Mesmo que não haja redução na equipe pedagógica ou da carga horária dos profissionais dedicados àquelas atividades, os custos de um curso ofertado à distância, naturalmente, são menores que os custos das aulas ofertadas presencialmente. É inequívoco, então, que essa redução de despesas por parte da instituição exista. Por exemplo, com a manutenção predial, limpeza, energia, água, e ainda com vários funcionários que podem ter seu contrato de trabalho suspenso, como porteiros, faxineiros e etc.
Além disso, visto que os pais dos alunos também precisam fazer investimentos, a desculpa não se aplica. Eles também precisam fazer investimentos em tecnologia digital, adquirindo computadores e equipamentos para suportar as aulas on-line, além de aumentar o pacote de internet e outras coisas. Uma contrapartida dos pais que pode, talvez, ser a mais cara, é a necessidade de acompanhamento às aulas ministradas remotamente aos seus filhos. Serviço que antes era prestado exclusivamente pela escola, sem entrar no mérito do conteúdo pedagógico.
Desta forma, precisa-se analisar se o serviço ofertado ao consumidor foi diminuído. Afinal, a quantidade de aulas onlines ofertadas é a mesma quantidade de aulas que seriam oferecidas presencialmente? Notem que as tarefas atribuídas aos alunos não é uma contraprestação do serviço fornecido.
Visto tudo isso, parece inevitável uma revisão contratual durante esse período de pandemia. Não estamos tratando aqui de uma moratória, ou seja, parar de pagar, mas sim uma revisão para adequar os serviços prestados proporcionalmente.
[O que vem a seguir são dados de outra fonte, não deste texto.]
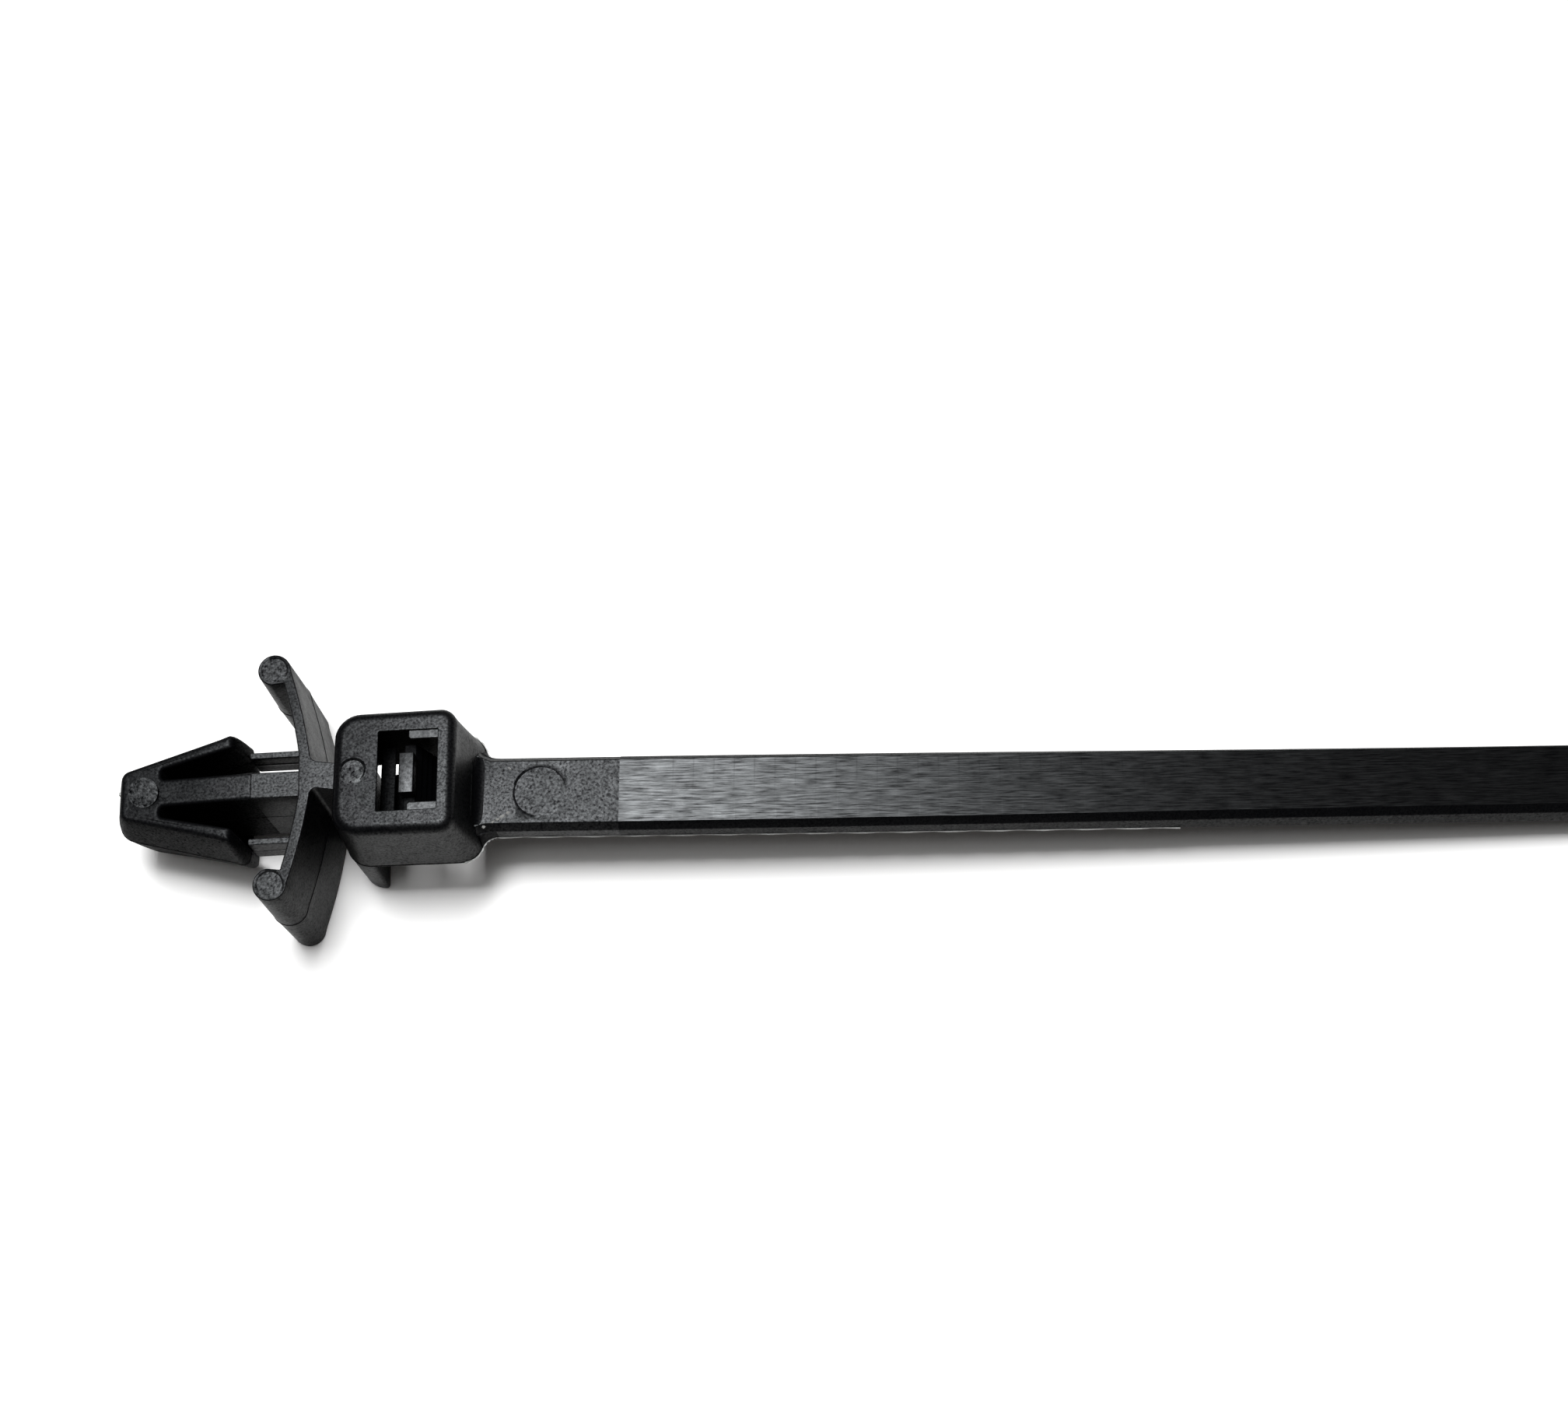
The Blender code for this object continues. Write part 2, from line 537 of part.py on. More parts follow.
tie.data.materials.append(nylon())
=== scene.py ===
"""Looks of the push mount cable tie: black nylon, moulded in one piece, lying on a pale table."""

import bmesh
import bpy
import numpy as np
from mathutils import Matrix, Vector


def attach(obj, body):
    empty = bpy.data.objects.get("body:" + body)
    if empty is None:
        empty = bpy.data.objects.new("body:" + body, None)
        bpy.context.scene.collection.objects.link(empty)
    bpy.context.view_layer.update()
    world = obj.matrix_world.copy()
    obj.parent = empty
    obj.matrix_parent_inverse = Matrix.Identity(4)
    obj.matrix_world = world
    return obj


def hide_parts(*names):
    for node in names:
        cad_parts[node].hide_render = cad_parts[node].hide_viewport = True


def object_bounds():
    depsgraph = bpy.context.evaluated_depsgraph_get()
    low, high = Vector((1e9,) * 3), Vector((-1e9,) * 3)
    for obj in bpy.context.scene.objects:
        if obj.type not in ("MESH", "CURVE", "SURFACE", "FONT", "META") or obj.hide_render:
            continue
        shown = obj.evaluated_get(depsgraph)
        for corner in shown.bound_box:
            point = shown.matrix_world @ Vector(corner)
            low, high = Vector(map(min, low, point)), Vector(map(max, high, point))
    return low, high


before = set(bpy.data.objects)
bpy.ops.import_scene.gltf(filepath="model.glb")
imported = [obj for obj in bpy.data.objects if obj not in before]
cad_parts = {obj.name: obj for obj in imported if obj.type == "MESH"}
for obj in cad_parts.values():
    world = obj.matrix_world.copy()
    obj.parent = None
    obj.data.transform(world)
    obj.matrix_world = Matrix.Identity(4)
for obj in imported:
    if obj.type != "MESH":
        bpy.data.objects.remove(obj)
cad_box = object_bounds()

# Arrowhead: the pointed end that is pushed through a panel hole, of black nylon, with a barb on
# each side of its middle rib. It is moulded with the whole tie, in two halves that part at mid
# depth, where its sides bulge. Sizes are millimetres along the straight tie from its nose edge.
MM = 0.001
NODE = "cable_tie"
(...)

Igual o Art. 6º do nosso CDC, que diz os direitos básicos do consumidor, em seu inciso 5º, expõe que a modificação das cláusulas contratuais que estabeleçam as prestações desproporcionais ou sua revisão em razão de fato superveniente que a tornem excessivamente onerosa. Que é o caso dessa nossa pandemia.
E sobre a cobrança de taxas de cancelamento de matrícula. É legal?
Bom, nesse caso específico, se o pedido for a rescisão contratual em virtude da impossibilidade de fornecimento de aula, por conta da pandemia, não pode acarretar essas tradicionais multas contratuais. Uma vez que não foi o consumidor que deu causa a essa impossibilidade de prestação de serviços.
Isso foi posto também no nosso código civil, no artigo 248 que diz “Se a prestação do fato tornar-se impossível sem culpa do devedor, resolver-se-á a obrigação; se por culpa dele, responderá por perdas e danos”. Então, em situações como o caso de condição infantil ou quando a instituição não tem implementado as vídeos aulas, ou ainda quando não é possível prestar o serviço de forma não-presencial, é claro que deve o fornecedor, para evitar uma cabível rescisão contratual sem multa e como forma de preservar o recebimento dos contratos, ofertar a reposição integral posteriormente das aulas presenciais. Estabelecendo o equilíbrio econômico e financeiro do contrato.
Porém, se o consumidor não aceitar que haja essa reposição posterior com aulas presenciais, a proposta de revisão contratual e escolher por si rescindir o contrato, transferindo-se para outra instituição de ensino. Essa opção não pode ser considerada como inadimplemento contratual e muito menos aplicação de multa.
Recomendações
Por fim, recomendo que o consumidor questione a escola. Solicitando a adequação dos valores e, em alguns casos, suspender ou rescindir esse contrato sem nenhum custo extra.
Porém se não obtiver sucesso junto a escola, o consumidor pode se dirigir ao PROCON da sua respectiva cidade, que registrará a reclamação e tomará as medidas cabíveis dentro de suas atribuições. E, caso o problema não seja resolvido pelo PROCON, será designado uma audiência de conciliação para a tentativa de acordo, que poderá gerar a instauração de um procedimento administrativo com cobrança de multa, que se reverte em favor do próprio PROCON.
A última opção para o consumidor que continuar se sentindo lesado é a via judicial, que pode ser o juizado especial cível ou os juizado do consumidor.